DATA EXCERPT:
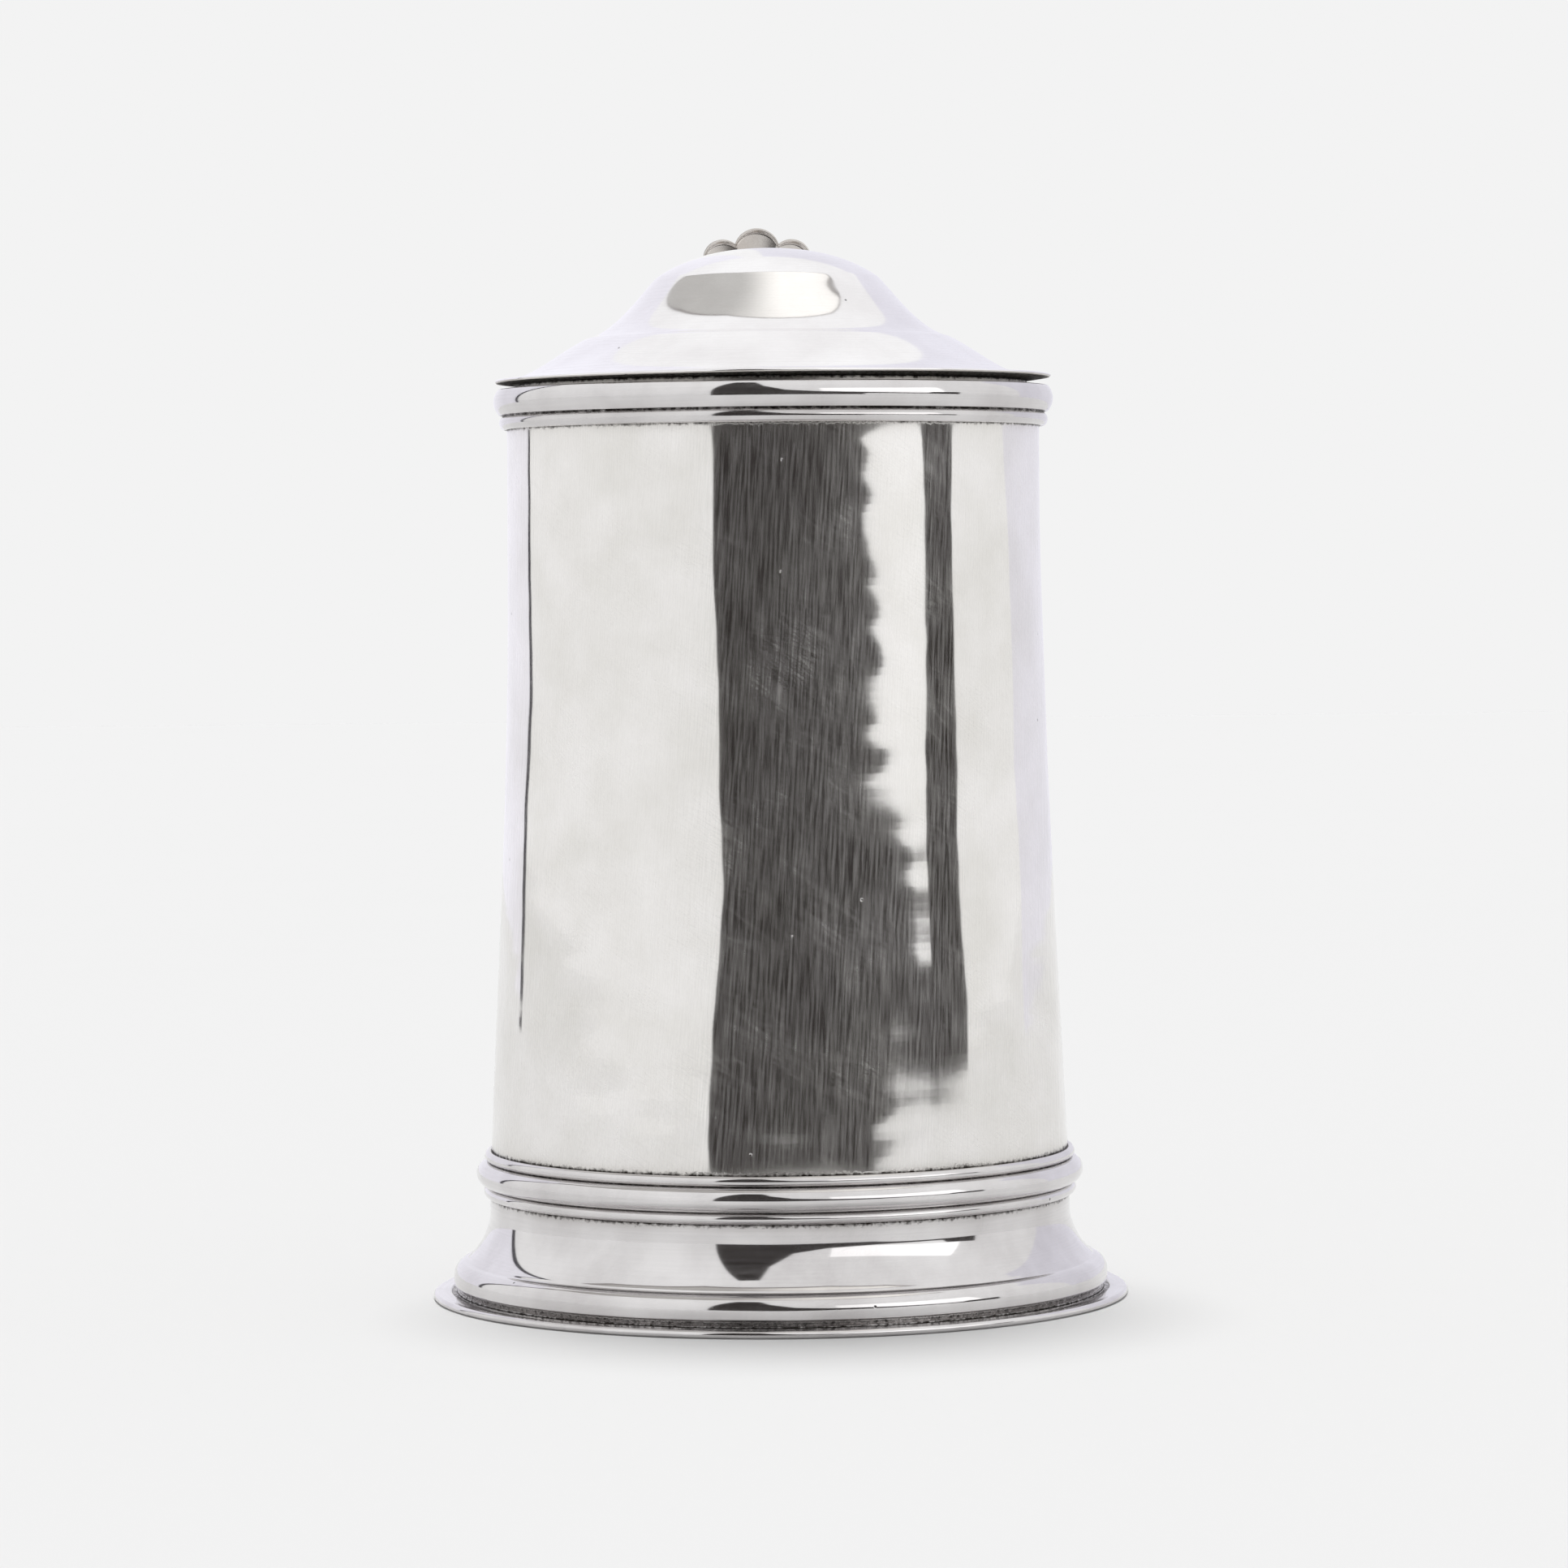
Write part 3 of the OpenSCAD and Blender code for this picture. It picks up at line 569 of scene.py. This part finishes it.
def swept(section):
    """Mesh of a bar swept down the handle. section(width, depth) gives points across and out."""
    bm = bmesh.new()
    along = bm.verts.layers.float.new("along")
    uv = bm.loops.layers.uv.new("unroll")
    travelled = 0.0
    ring = []
    for i in range(last + 1):
        middle, _, out = handle_frame(i)
        taper = 1 - 0.5 * (i / last) ** 1.2
        travelled += (handle_line[i] - handle_line[i - 1]).length if i else 0
        if not ring:
            ring = [bm.verts.new() for _ in section(1, 1)]
            bm.faces.new(ring)
        else:
            edges = [bm.edges.get((a, b)) for a, b in zip(ring, ring[1:] + ring[:1])]
            made = bmesh.ops.extrude_edge_only(bm, edges=edges)["geom"]
            fresh = {v for v in made if isinstance(v, bmesh.types.BMVert)}
            ring = [next(e.other_vert(v) for e in v.link_edges if e.other_vert(v) in fresh)
                    for v in ring]
        for vert, (x, v) in zip(ring, section(handle_w * taper, handle_d * taper)):
            place = middle + v * out
            vert.co = Vector((x, place.x, place.y)) * MM
            vert[along] = travelled * MM
    bm.faces.new(ring)
    bmesh.ops.recalc_face_normals(bm, faces=bm.faces)
    for face in bm.faces:
        for loop in face.loops:
            loop[uv].uv = (loop.vert.co.x, loop.vert[along])
    return bm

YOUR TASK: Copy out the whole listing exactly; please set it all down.

RESPONSE TO THIS TASK:
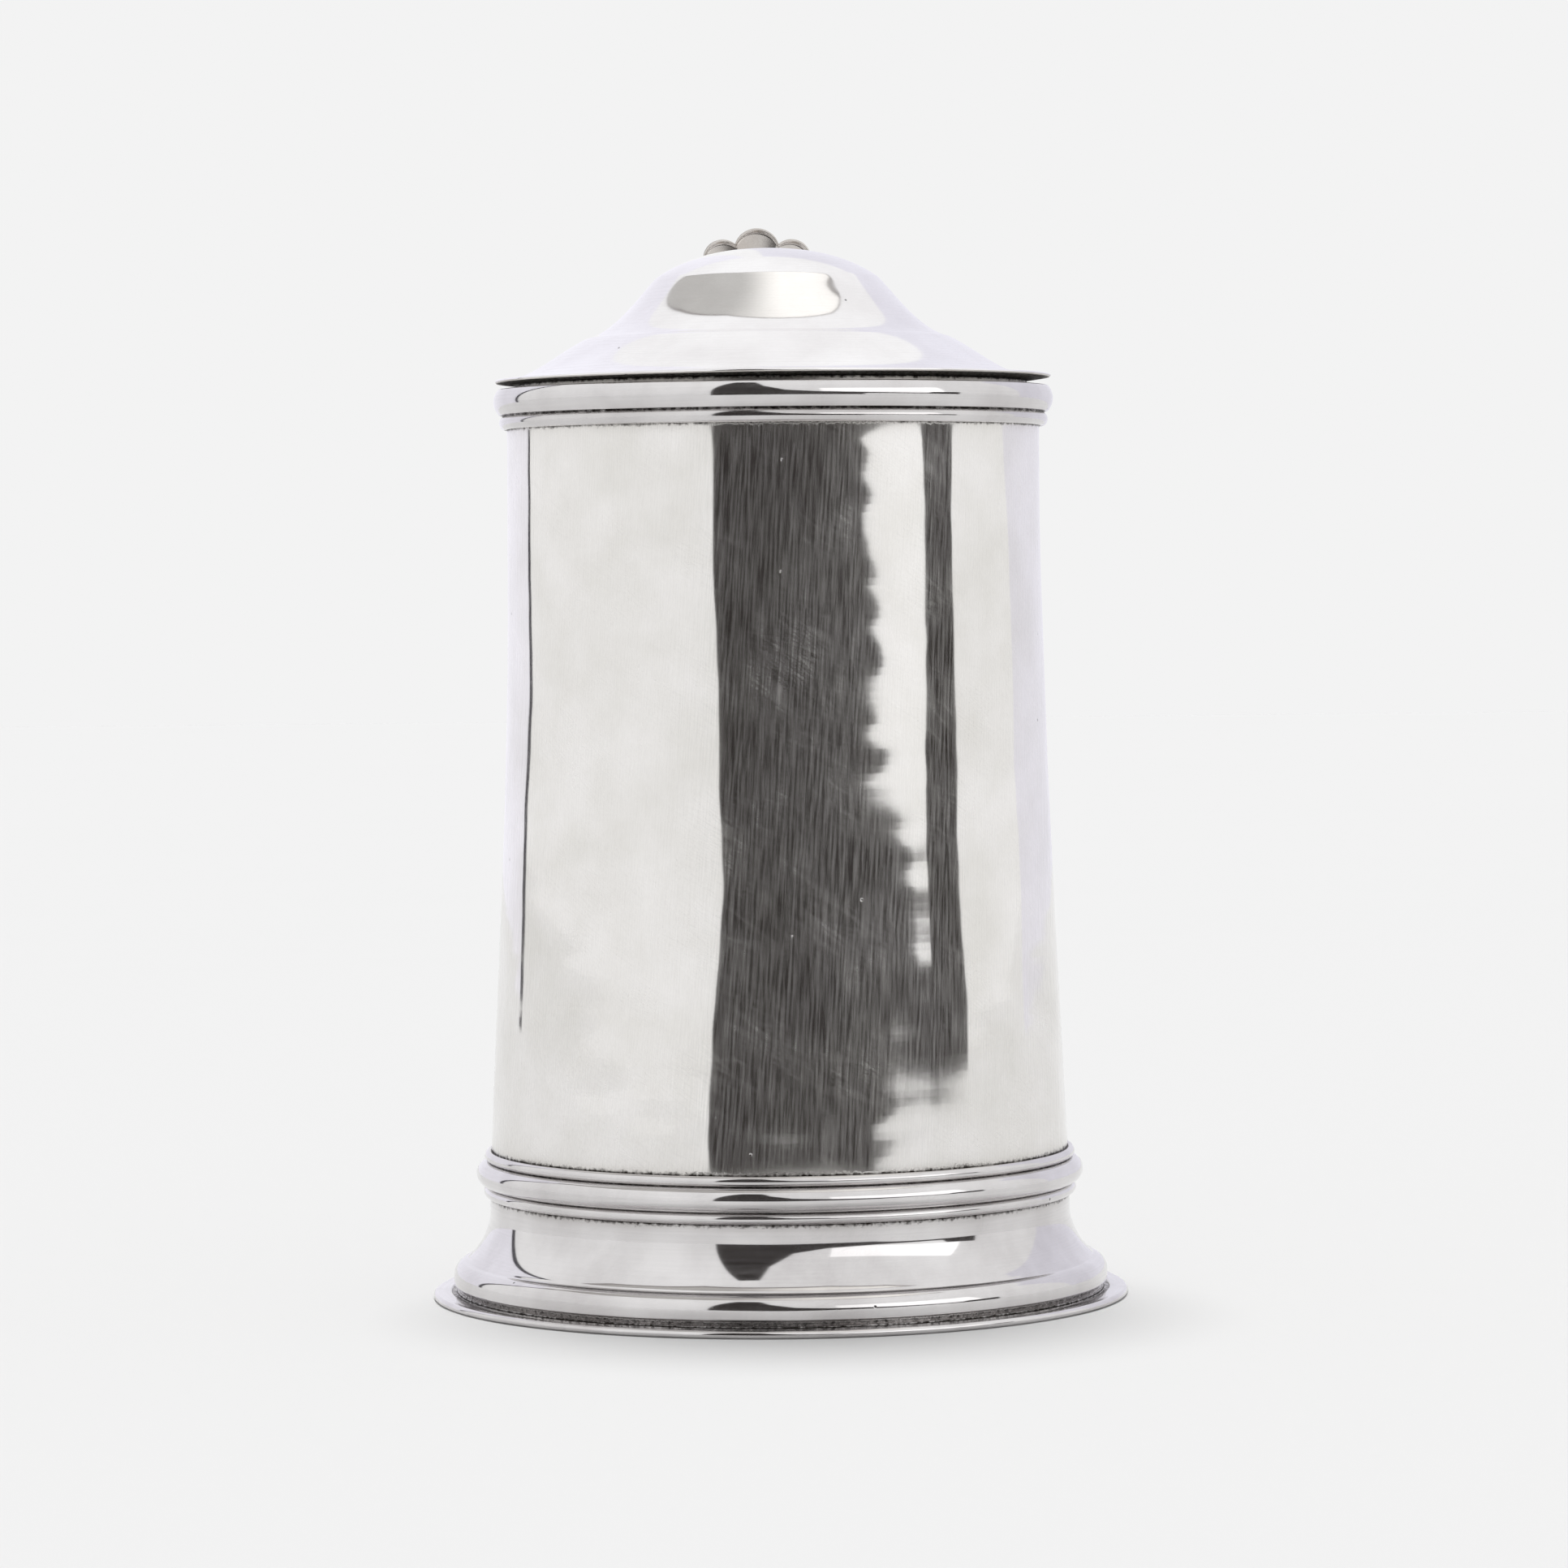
Write part 3 of the OpenSCAD and Blender code for this picture. It picks up at line 569 of scene.py. This part finishes it.
def swept(section):
    """Mesh of a bar swept down the handle. section(width, depth) gives points across and out."""
    bm = bmesh.new()
    along = bm.verts.layers.float.new("along")
    uv = bm.loops.layers.uv.new("unroll")
    travelled = 0.0
    ring = []
    for i in range(last + 1):
        middle, _, out = handle_frame(i)
        taper = 1 - 0.5 * (i / last) ** 1.2
        travelled += (handle_line[i] - handle_line[i - 1]).length if i else 0
        if not ring:
            ring = [bm.verts.new() for _ in section(1, 1)]
            bm.faces.new(ring)
        else:
            edges = [bm.edges.get((a, b)) for a, b in zip(ring, ring[1:] + ring[:1])]
            made = bmesh.ops.extrude_edge_only(bm, edges=edges)["geom"]
            fresh = {v for v in made if isinstance(v, bmesh.types.BMVert)}
            ring = [next(e.other_vert(v) for e in v.link_edges if e.other_vert(v) in fresh)
                    for v in ring]
        for vert, (x, v) in zip(ring, section(handle_w * taper, handle_d * taper)):
            place = middle + v * out
            vert.co = Vector((x, place.x, place.y)) * MM
            vert[along] = travelled * MM
    bm.faces.new(ring)
    bmesh.ops.recalc_face_normals(bm, faces=bm.faces)
    for face in bm.faces:
        for loop in face.loops:
            loop[uv].uv = (loop.vert.co.x, loop.vert[along])
    return bm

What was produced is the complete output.